There’s a tool-discipline set built from transcripts of the model operating my home server: when to make one search call and stop, when to retry once, when to surface the blocker instead of flailing. There’s a set of reasoning traps I wrote after catching the model, and every other model I tried, pattern-matching famous puzzles instead of reading the question in front of it. Ask a model a riddle that looks like the surgeon riddle but isn’t, and it answers the famous one, not yours. I wrote dozens of altered-premise examples to break that reflex.
There’s an empathy set. It includes the conversations around the seagull I wrote about in The Bird Didn’t Run: a thread about things that exist without performing. I trained on moral-weight exchanges, on conversations about my cat Joey, on the texture of my days. Early on, a version of the model told me about Joey the dog. I retrained from scratch. A wrong fact in a personal model corrupts the record, and it repeats forever if you let it stand. That retrain taught me more about what this project is than any benchmark did.
The strangest result came out of the empathy set, and I didn’t train for it. The clean refusals, the “Noted. Sleep well.” closes, the ability to recognize that an emotionally framed request in the middle of a deployment session deserves a decline rather than a performance: that behavior emerged. I never wrote a training example saying “refuse context-mismatched tasks.” The model picked up situational judgment as a byproduct of material about existing without performing, and I keep turning that over: the disposition I wanted arrived by training performance out, while the industry spends billions training it in.
The honest claim
I have to be careful here, because the easy version of this story is a lie.
The easy version: my $200 model beats GPT-5 and Claude. It doesn’t. It loses to them at almost everything. Code, breadth, long reasoning, general knowledge. They are smarter than my model in the way a city is bigger than a house.
The claim that’s true, and that I can back with published methodology: a sub-$200 7B that resists named premise-injection trap families that trip frontier models on those same families. Ten out of ten on a held-out trap set the day it shipped. The frontier models accept the smuggled premise because their training rewards agreement; mine checks the premise because I trained it to. On that axis, and on the refusal axes, alignment direction beats scale. Aim beats size, exactly and only where you aimed.
The limits, before anyone finds them for me: the trap resistance covers families it trained on the shape of, not novel families. The eval sets are small. And it still confabulates. The night it shipped, it justified a correct audit verdict by citing an audit that never happened. Right verdict, invented citation. It’s on the watch list.

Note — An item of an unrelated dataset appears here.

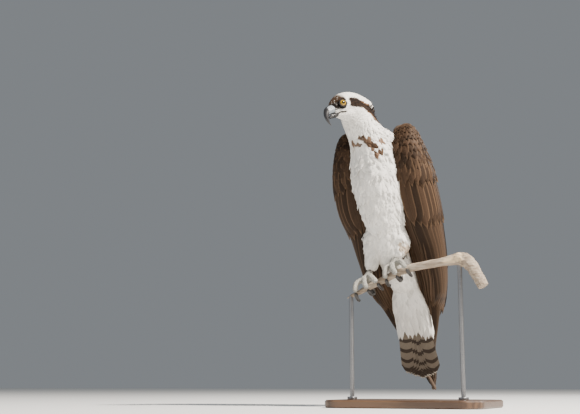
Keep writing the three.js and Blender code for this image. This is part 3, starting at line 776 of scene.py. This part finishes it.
def bodyUnwrap(points):  # round the body's own line, head first
    z = points[:, 2] - gripHeight
    x = points[:, 0] - np.interp(z, bodyMiddle["height"], bodyMiddle["x"])
    y = points[:, 1] - np.interp(z, bodyMiddle["height"], bodyMiddle["y"])
    turn = np.arctan2(x, -y) / (2 * math.pi) + 0.5
    return onMap(turn, np.clip((z - bodyMiddle["foot"]) / bodyMiddle["tall"], 0, 1))


polygons = [tuple(p.vertices) for p in skin.data.polygons]
skinTree = BVHTree.FromPolygons([Vector(p) for p in skinPoints], polygons)
headLine = ((0, -36, 2), (0, -20, 2), (0, 0, 2), (0, 25, 0), (0, 48, -10))
bodyLine = ((-26, -38, 280), (-16, -22, 255), (-7, -5, 215), (-3, 4, 178), (1, 16, 132), (6, 30, 86),
            (8, 46, 46), (13, 66, 12), (17, 84, -14), (22, 104, -50))
spine = np.vstack([fromHead(headLine), np.array(bodyLine) + (0, 0, gripHeight)])
spineDense = curveAt(spine, np.linspace(0, 1, 400), True)
spineAlong = unit(np.gradient(spineDense, axis=0))


def lie(points, facing):  # which way the feathers point
    nearest = np.array([np.argmin(((spineDense - p) ** 2).sum(1)) for p in points])
    flow = spineAlong[nearest].copy()
    z = points[:, 2] - gripHeight
    thigh = smooth(100 - z, 0, 40) * smooth(40 - points[:, 1], 0, 20)
    flow = flow + (np.array([0, 0.05, -1.0]) - flow) * thigh[:, None]
    return onSurface(flow, facing)


def onSurface(flow, facing):  # the part of a direction that lies along the skin
    return unit(flow - facing * (flow * facing).sum(1, keepdims=True))


coat = {"body": 27.0, "neck": 18.0, "thigh": 21.0, "head": 8.5, "face": 4.2, "crest": 12.0,
        "headReach": 52, "breastFoot": 150,
        "spacing": 0.235, "loose": 0.185, "least": 1.05, "tries": 110000, "rows": 7, "columns": 5}


def sizeOf(points):  # length, width and lift of a feather by its place
    head = toHead(points)
    away = np.linalg.norm(head - np.array([0, 4, 0]), axis=1)
    onHead = 1 - smooth(away + 0.2 * head[:, 1], 38, 60)
    face = onHead * smooth(-head[:, 1], -8, 18)
    z = points[:, 2] - gripHeight
    thigh = smooth(75 - z, 0, 25)
    neck = (1 - onHead) * smooth(z, 235, 275)
    length = coat["body"] - (coat["body"] - coat["neck"]) * neck - (coat["body"] - coat["thigh"]) * thigh
    length = length + (coat["head"] - length) * onHead
    length = length + (coat["face"] - length) * face
    nape = (1 - smooth(np.hypot(head[:, 1] - 52, head[:, 2] + 8), 14, 30)) * onHead
    length = length + coat["crest"] * nape
    width = length * (0.5 - 0.12 * onHead)
    clump = smooth(roughly(points, 15.0, 5.5), -0.1, 0.5) * (1 - onHead)
    lift = length * (0.10 + 0.26 * nape + 0.10 * clump) + 0.2
    return length, width, lift


def gapsAt(points):
    length = sizeOf(points)[0]
    return np.maximum(coat["least"], length * np.where(length > 10, coat["loose"], coat["spacing"]))


def isFree(spots, cells, p, gap, size):  # whether no feather stands nearer to p than the gap
    reach = range(-math.ceil(gap / size), math.ceil(gap / size) + 1)
    key = (p // size).astype(int)
    for x in reach:
        for y in reach:
            for z in reach:
                for j in cells.get((size, key[0] + x, key[1] + y, key[2] + z), ()):
                    if ((spots[j] - p) ** 2).sum() < gap * gap:
                        return False
    return True


def scatterOn(points, facing, polygons, tries):  # roots of feathers, no two of them too near
    tri = np.array([(p[0], p[1], p[2]) for p in polygons]
                   + [(p[0], p[2], p[3]) for p in polygons if len(p) == 4])
    a, b, c = points[tri[:, 0]], points[tri[:, 1]], points[tri[:, 2]]
    area = 0.5 * np.linalg.norm(np.cross(b - a, c - a), axis=1)
    gaps = gapsAt(a)
    weight = area / gaps ** 2
    pick = rng.choice(len(tri), size=tries, p=weight / weight.sum())
    w1, w2 = rng.random(tries), rng.random(tries)
    flip = w1 + w2 > 1
    w1[flip], w2[flip] = 1 - w1[flip], 1 - w2[flip]
    spots = a[pick] + (b[pick] - a[pick]) * w1[:, None] + (c[pick] - a[pick]) * w2[:, None]
    kept, cells = [], {}
    for i in range(tries):
        gap = gaps[pick[i]]
        size = 2.0 if gap < 2.0 else 5.0
        if isFree(spots, cells, spots[i], gap, size):
            kept.append(i)
            key = (spots[i] // size).astype(int)
            cells.setdefault((size, *key), []).append(i)
    return spots[kept], facing[tri[pick[kept], 0]]


def treeOf(name):  # a solid's mesh, to find nearest places on, in millimetres
    mesh = nodes[name].data
    faces = [tuple(p.vertices) for p in mesh.polygons]
    return BVHTree.FromPolygons([v.co / mm for v in mesh.vertices], faces)


wingTrees = [treeOf("wing_left"), treeOf("wing_right")]
underWing = 3.0  # depth inside a wing's solid from which no feather is wanted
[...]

One more number, because it’s my favorite. The final version came from no training at all. Three successive training runs each fixed one behavior and broke another, and I’d half-concluded the model was full. The version that shipped came from merging two of those flawed siblings directly in weight space, an evening’s experiment that cost $2.60 and outscored everything the training runs produced. The ceiling was the search, not the capacity.
Held ground
A 7-billion-parameter model is a rounding error to the industry. Nobody’s revenue depends on mine being sticky, which is why it can afford to hang up on me.
The labs own scale, and scale will keep winning every benchmark that money points at. They don’t own aim. Aim turns out to be cheap: cheap enough for a guy with a day job, a cat, and a dead seagull he can’t stop thinking about to train a model that tells him goodnight and means it.
One surface at a time. This one’s held.